17: Anti-capitalism demonstrators move back into Glasgow city centre and set up a new camp in Blythswood Square.

21: Holidaymakers are left terrified when their aircraft is forced to "climb steeply" as it tries to land at Glasgow Airport after the runway was blocked.

22: A £1million fund is set up by the city council to keep 11,000 Glasgow OAPs warm this winter.

24: Finance Secretary John Swinney makes a U-turn over cutting the cash allocation for new housing, giving Glasgow £58m instead of the expected £38m.

25: Glasgow's two tallest residential tower blocks, in Whitevale Street and Bluevale Street, Dennistoun, are to be pulled down, it is announced.
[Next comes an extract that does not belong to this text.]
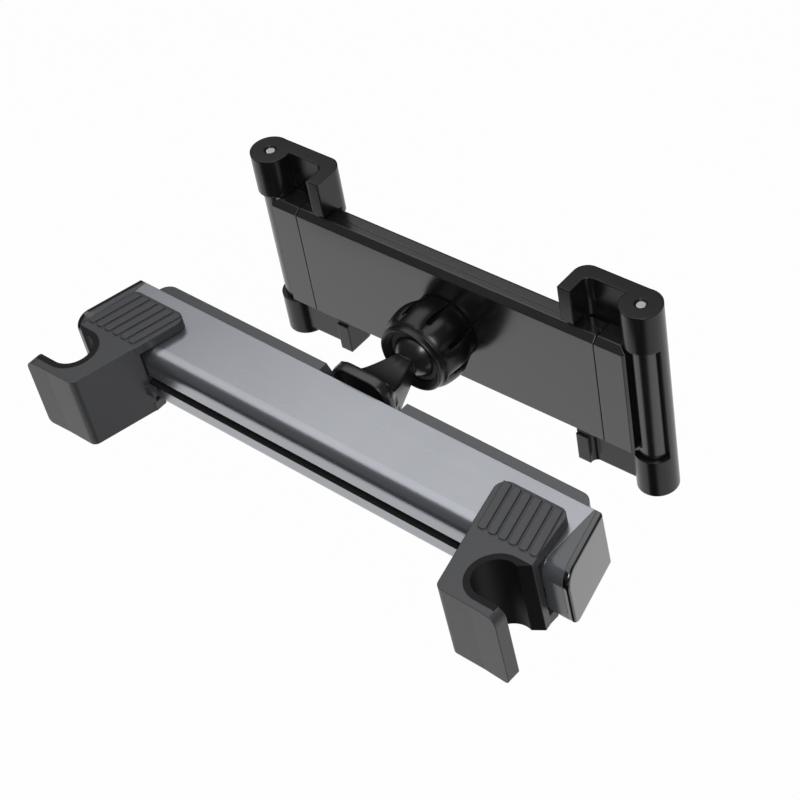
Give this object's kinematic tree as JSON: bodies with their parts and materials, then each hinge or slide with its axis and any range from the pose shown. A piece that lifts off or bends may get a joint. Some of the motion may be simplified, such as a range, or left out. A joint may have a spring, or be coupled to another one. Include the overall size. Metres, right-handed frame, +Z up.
{
  "type": "headrest tablet mount",
  "caption": "Headrest mount for a tablet: a bar with two sliding post hooks, a short arm with a ball joint and collar nut, and a spring cradle with folding hooks.",
  "frame": {"origin": "midway between the axes of the two headrest posts, at half the height of the post hooks", "axes": "+X along the bar, +Y from the posts back to the tablet, +Z up along the posts"},
  "size_m": [0.209, 0.1105, 0.0801],
  "materials": {
    "black_plastic": "fine satin grain",
    "cradle_black": "semi-gloss",
    "gloss_black": "polished",
    "grey_cap": "satin paint",
    "grey_shell": "satin anodised grey",
    "seat_plastic": "smooth acetal",
    "soft_rubber": "matt",
    "spring_steel": "drawn wire",
    "steel": "bright"
  },
  "bodies": {
    "bar": {"bar_shell": "grey_shell", "bar_rear_plate": "black_plastic", "rear_plate_screws": "steel", "bar_inner_block": "black_plastic", "left_end_cap": "grey_cap", "right_end_cap": "grey_cap", "left_end_plate": "gloss_black", "right_end_plate": "gloss_black", "ball_arm": "gloss_black", "arm_screws": "steel", "left_hook_spring": "spring_steel", "right_hook_spring": "spring_steel"},
    "left_post_grip": {"left_post_hook": "black_plastic", "left_hook_liner": "soft_rubber", "left_slider": "black_plastic", "left_slider_screws": "steel"},
    "right_post_grip": {"right_post_hook": "black_plastic", "right_hook_liner": "soft_rubber", "right_slider": "black_plastic", "right_slider_screws": "steel"},
    "ball_pitch_seat": {"rear_ball_cup": "seat_plastic"},
    "ball_yaw_seat": {"front_ball_ring": "seat_plastic"},
    "cradle": {"rear_cover": "cradle_black", "front_cover": "cradle_black", "cover_screws": "steel", "tablet_pad": "soft_rubber", "ball_socket": "cradle_black", "left_slide_spring": "spring_steel", "right_slide_spring": "spring_steel"},
    "nut": {"collar_nut": "gloss_black"},
    "left_cradle_end": {"left_slide": "cradle_black"},
    "right_cradle_end": {"right_slide": "cradle_black"},
    "left_tablet_hook": {"left_folding_hook": "cradle_black", "left_hinge_pin": "steel"},
    "right_tablet_hook": {"right_folding_hook": "cradle_black", "right_hinge_pin": "steel"}
  },
  "joints": [
    {"name": "left_grip_slide", "type": "slide", "parent": "bar", "child": "left_post_grip", "axis": [1, 0, 0], "range_m": [0, 0.028], "stiffness_N_per_m": 180, "springref_m": -0.02},
    {"name": "right_grip_slide", "type": "slide", "parent": "bar", "child": "right_post_grip", "axis": [-1, 0, 0], "range_m": [0, 0.028], "stiffness_N_per_m": 180, "springref_m": -0.02},
    {"name": "ball_pitch", "type": "hinge", "parent": "bar", "child": "ball_pitch_seat", "pos_m": [0, 0.0674, 0.0019], "axis": [1, 0, 0], "range_deg": [-12, 12]},
    {"name": "ball_yaw", "type": "hinge", "parent": "ball_pitch_seat", "child": "ball_yaw_seat", "pos_m": [0, 0.0674, 0.0019], "axis": [0, 0, 1], "range_deg": [-12, 12]},
    {"name": "ball_roll", "type": "hinge", "parent": "ball_yaw_seat", "child": "cradle", "pos_m": [0, 0.0674, 0.0019], "axis": [-0.0445, 0.9985, -0.0314], "range_deg": [-90, 90]},
    {"name": "collar_nut_turn", "type": "hinge", "parent": "cradle", "child": "nut", "pos_m": [0, 0.0674, 0.0019], "axis": [-0.0445, 0.9985, -0.0314], "range_deg": [0, 90]},
    {"name": "left_cradle_slide", "type": "slide", "parent": "cradle", "child": "left_cradle_end", "axis": [-0.9986, -0.0436, 0.0297], "range_m": [0, 0.028], "stiffness_N_per_m": 150, "springref_m": -0.02},
    {"name": "right_cradle_slide", "type": "slide", "parent": "cradle", "child": "right_cradle_end", "axis": [0.9986, 0.0436, -0.0297], "range_m": [0, 0.028], "stiffness_N_per_m": 150, "springref_m": -0.02},
    {"name": "left_hook_fold", "type": "hinge", "parent": "left_cradle_end", "child": "left_tablet_hook", "pos_m": [-0.07428, 0.08407, 0.00346], "axis": [0.0283, 0.0327, 0.9991], "range_deg": [0, 90]},
    {"name": "right_hook_fold", "type": "hinge", "parent": "right_cradle_end", "child": "right_tablet_hook", "pos_m": [0.07251, 0.09047, -0.0009], "axis": [-0.0283, -0.0327, -0.9991], "range_deg": [0, 90]}
  ]
}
29: A new £200million campus is revealed for Scotland's largest college, City Of Glasgow.

30: More than 300,000 public sector workers walk out across Scotland in protest at planned changes to their pensions.

DECEMBER

1: In just one week the new £53million White Cart flood prevention scheme stops £11million of damage to homes and businesses in the South Side.

2: Glasgow's Celtic Connections festival is named the best in Britain at the UK Event Awards at Wembley Arena, London.

3: The former Co-op Funeral Service building in Tradeston is likely to be demolished following a massive fire.

6: The cause of a seven-year flood on waste ground in Paisley is finally traced - workers had forgotten to disconnect water mains in demolished houses nearby.

8: Schools across Scotland are closed as the country is battered by winds of more than 100mph.

9: A major clean-up operation begins after the winds, which a top speed of 165mph, leave a trail of destruction.

14: Glasgow and west Scotland are hit by floods after nearly an inch of rain falls in 12 hours.

15: Thieves put school pupils at risk after leaving high-voltage wires exposed just yards from Whiteinch Primary after stealing the metal casing.

16: An emergency bus to help revellers get home is launched on what is traditionally Glasgow's busiest party night of the year.

17: A family who had smoked cigarettes for a total of more than 100 years celebrate giving up the habit as part of the Evening Times' Clear The Air campaign.

19: Campaigners win their fight to save Lightburn Hospital, in the East End, from closure.

20: It is revealed train travellers in Scotland face a 6% increase in fares from January 2.

21: Two young women are sexually attacked in the same street in the Broomielaw inside 20 minutes.

22: Police launch a hunt for a killer after a man is shot dead in Paisley.

23: Fifteen people are rescued after a 4am blaze in a tenement in Calder Street, Govanhill.

24: Cancer sufferer Tomasz Cyganiak, five, who was given less than a one-in-five chance of survival, leaves Yorkhill Hospital For Sick Children. He will have two-monthly checks to make sure the cancer has not returned.

26: The health service ombudsman upholds a family's complaints that a man was 'left to die' at Glasgow Royal Infirmary after doctors decided not to resuscitate him.

27: A nine-year-old boy was killed in an early-morning house blaze in Kilmarnock.

28: We reveal Glasgow City Parking is to get a £750,000 bail-out from the city council – so it can help pay redundancy deals.

29: Internet fraudsters are using the Strathclyde Police logo to in an attempt to con computer users into paying a £100 fee to unlock their machines.

30: Chris Green, a 43-year-old Paisley man told the Evening times of his life-saving kidney transplant earlier this year.